The Inherent Assumptions and Circular Reasoning

In a nutshell then, all these problems listed above can be summarized by the three over-arching assumptions that these supposed absolute dating methods rely on, namely:

  1. One must know the starting conditions;
  2. One must be sure there has been no contamination of closed systems (that is, no gain or loss of parent and/or daughter isotopes); and
  3. One must be sure that the decay rates of the parent isotopes has always been the same as the decay rates measured today.

Yet all three assumptions are unprovable, because they require knowledge of the unobserved and unobservable past. Thus, based on isotopic measurements in rocks and minerals today we can never be sure of their isotopic compositions when the minerals and rocks formed, and then during their subsequent history. Furthermore, the copious documented investigations in the present have demonstrated that these assumptions are not even reasonable. For example, Snelling (2000a, 2005c) has extensively reported from the conventional literature, as also documented by Dickin (2005, 136–173) and Faure and Mensing (2005, 363–411) in their textbooks on geochronology, that magmas inherit the isotopic compositions of their sources in the upper mantle and lower crust, so the resulting basalt lavas and granite plutons will always have initial isotopic compositions that reflect those sources respectively. Thus, on ocean islands recently erupted basalt lavas yield Pb-Pb ages of 1–2 billion years, an abundantly repeated observation which has been known for more than 50 years as the Pb isotope paradox and is recognized as due to their starting isotopic compositions reflecting their inheritance of isotopes from their sources.

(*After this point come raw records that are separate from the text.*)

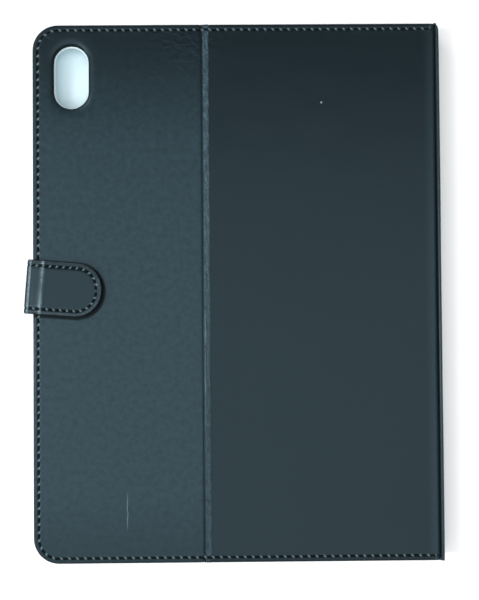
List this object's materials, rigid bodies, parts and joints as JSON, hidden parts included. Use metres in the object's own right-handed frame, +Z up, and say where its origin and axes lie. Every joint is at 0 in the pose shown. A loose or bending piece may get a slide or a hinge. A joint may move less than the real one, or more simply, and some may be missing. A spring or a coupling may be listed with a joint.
{
  "type": "tablet case",
  "caption": "Folio case for a tablet: stiffened leather covers on a flexible spine, a stand flap with a camera window, an inner tray and a magnetic strap.",
  "frame": {"origin": "centre of the bounding box in plan, on the surface that the front cover lies on", "axes": "+Z up, through the front cover to the back; +Y towards the camera window's end; +X towards the spine"},
  "size_m": [0.1974, 0.255, 0.0174],
  "materials": {
    "leather": "smooth dark teal-black synthetic leather with a fine grain, slightly glossy",
    "strap_leather": "the same leather in two layers, glossier where it bends",
    "board": "grey-brown pressed fibre board",
    "lining": "pale blue-grey microfibre, matt",
    "thread": "dark twisted polyester thread with a low sheen",
    "magnet": "nickel-plated magnet",
    "adhesive": "double-sided adhesive sheet",
    "tray": "frosted pale moulded plastic"
  },
  "bodies": {
    "front_cover": {"front_cover_skin": "leather", "front_cover_board": "board", "front_cover_lining": "lining", "front_cover_stitching": "thread", "sleep_magnets": "magnet", "strap_tail": "strap_leather"},
    "spine": {"spine_skin": "leather", "spine_board": "board", "spine_lining": "lining"},
    "back_panel": {"back_panel_skin": "leather", "back_panel_board": "board", "back_panel_lining": "lining", "back_panel_stitching": "thread", "tray_adhesive": "adhesive", "tablet_tray": "tray"},
    "stand_flap": {"flap_skin": "leather", "flap_board": "board", "flap_lining": "lining", "flap_stitching": "thread", "clasp_keeper": "magnet"},
    "strap_side": {"strap_side_skin": "strap_leather", "strap_side_lining": "strap_leather", "strap_side_stitching": "thread"},
    "strap_tab": {"strap_tab_skin": "strap_leather", "strap_tab_core": "board", "strap_tab_lining": "strap_leather", "clasp_magnet": "magnet", "strap_tab_stitching": "thread"}
  },
  "joints": [
    {"name": "cover_open", "type": "hinge", "parent": "front_cover", "child": "spine", "pos_m": [0.09865, 0, 0], "axis": [0, 1, 0], "range_deg": [0, 90]},
    {"name": "back_open", "type": "hinge", "parent": "spine", "child": "back_panel", "pos_m": [0.09865, 0, 0.0143], "axis": [0, 1, 0], "range_deg": [0, 90]},
    {"name": "stand_fold", "type": "hinge", "parent": "back_panel", "child": "stand_flap", "pos_m": [-0.01309, 0, 0.0143], "axis": [0, 1, 0], "range_deg": [0, 150]},
    {"name": "strap_root", "type": "hinge", "parent": "front_cover", "child": "strap_side", "pos_m": [-0.09865, 0.0032, 0.0008], "axis": [0, -1, 0], "range_deg": [0, 90]},
    {"name": "strap_bend", "type": "hinge", "parent": "strap_side", "child": "strap_tab", "pos_m": [-0.09865, 0.0032, 0.01745], "axis": [0, -1, 0], "range_deg": [0, 90]}
  ],
  "couplings": [
    {"joint": "back_open", "follows": "cover_open", "ratio": 1}
  ]
}
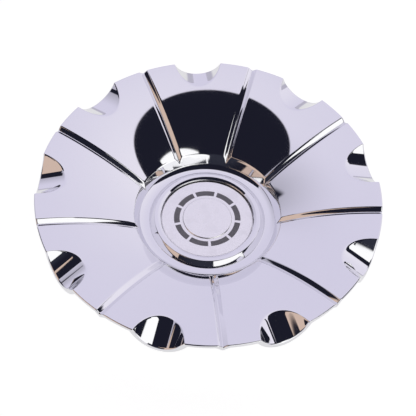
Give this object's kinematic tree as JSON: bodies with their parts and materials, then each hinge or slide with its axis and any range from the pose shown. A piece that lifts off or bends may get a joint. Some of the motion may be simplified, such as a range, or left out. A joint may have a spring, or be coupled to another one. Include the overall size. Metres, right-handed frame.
{
  "type": "wheel centre cap",
  "caption": "Round chrome wheel centre cap with a dished grooved face, scooped rim pockets, a satin medallion and snap legs behind.",
  "frame": {"origin": "on the cap's axis, at the level of the ends of the snap legs", "axes": "+Z along the axis towards the front face, +X through a groove"},
  "size_m": [0.19, 0.19, 0.0483],
  "materials": {
    "chrome_plate": "bright chrome plate on a plastic moulding",
    "satin_metal": "satin, with dark grey painted fields",
    "foam_tape": "matt closed-cell foam tape",
    "spring_wire": "drawn spring wire, oiled"
  },
  "bodies": {
    "root": {"cap_shell": "chrome_plate", "medallion": "satin_metal", "adhesive_pad": "foam_tape", "retaining_ring": "spring_wire"}
  },
  "joints": []
}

Much current conventional research has been focused intensely on solving these problems listed above. And as investigated here, a critical problem is that even the various instruments used to measure the isotopic ratios in rocks and minerals cause mass fractionation of U and Pb isotopes. Intense efforts have been made, as reported here, to try and quantify such mass fractionation and thus derive correction factors which could be routinely applied to all U-Pb and Pb-Pb age calculations. While thermal ionization mass spectrometry (TIMS) is regarded as producing the highest precision and accuracy in Pb isotope analyses, some mass fractionation still occurs and needs to be somehow circumvented. The routine ploy is to also use standards of known ages analyzed at the same time on the same instrument for comparison, especially trying to make sure the standard is the same mineral as the unknown being dated. It is thus assumed that the Pb isotopes in the standard will undergo the same amount of mass fractionation as in the unknown of the same mineral in the same instrument analyzed at the same time. While this seems reasonable and would appear then to overcome the mass fractionation error in the resultant U-Pb and Pb-Pb age calculations, it overlooks the obvious critical question, namely, how do we know the true ages of the standards?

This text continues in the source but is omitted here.